:: Stated goal ::
Output the lines that follow exactly as they are.
....................
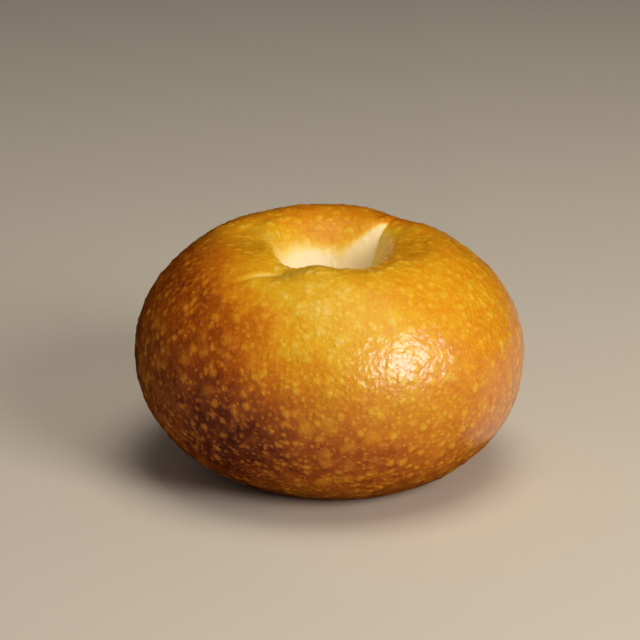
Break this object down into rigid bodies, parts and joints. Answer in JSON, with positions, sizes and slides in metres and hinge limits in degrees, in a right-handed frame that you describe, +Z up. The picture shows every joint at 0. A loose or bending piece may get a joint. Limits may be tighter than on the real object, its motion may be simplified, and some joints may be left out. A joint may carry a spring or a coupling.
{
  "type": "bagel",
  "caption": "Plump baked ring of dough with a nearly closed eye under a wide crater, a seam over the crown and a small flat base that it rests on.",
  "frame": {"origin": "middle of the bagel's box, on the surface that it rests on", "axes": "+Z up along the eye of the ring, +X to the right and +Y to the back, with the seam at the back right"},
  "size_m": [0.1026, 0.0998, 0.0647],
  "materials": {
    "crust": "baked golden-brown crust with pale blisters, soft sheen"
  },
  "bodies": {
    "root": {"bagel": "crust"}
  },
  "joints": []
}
....................
:: Exercise answer ::
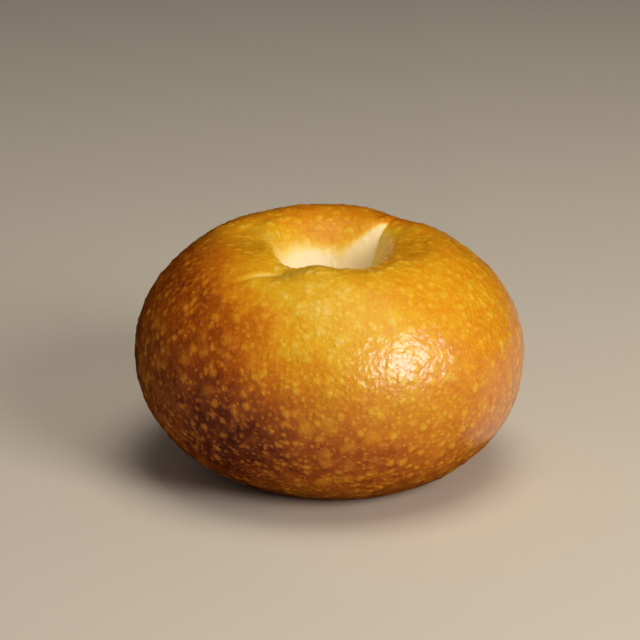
Break this object down into rigid bodies, parts and joints. Answer in JSON, with positions, sizes and slides in metres and hinge limits in degrees, in a right-handed frame that you describe, +Z up. The picture shows every joint at 0. A loose or bending piece may get a joint. Limits may be tighter than on the real object, its motion may be simplified, and some joints may be left out. A joint may carry a spring or a coupling.
{
  "type": "bagel",
  "caption": "Plump baked ring of dough with a nearly closed eye under a wide crater, a seam over the crown and a small flat base that it rests on.",
  "frame": {"origin": "middle of the bagel's box, on the surface that it rests on", "axes": "+Z up along the eye of the ring, +X to the right and +Y to the back, with the seam at the back right"},
  "size_m": [0.1026, 0.0998, 0.0647],
  "materials": {
    "crust": "baked golden-brown crust with pale blisters, soft sheen"
  },
  "bodies": {
    "root": {"bagel": "crust"}
  },
  "joints": []
}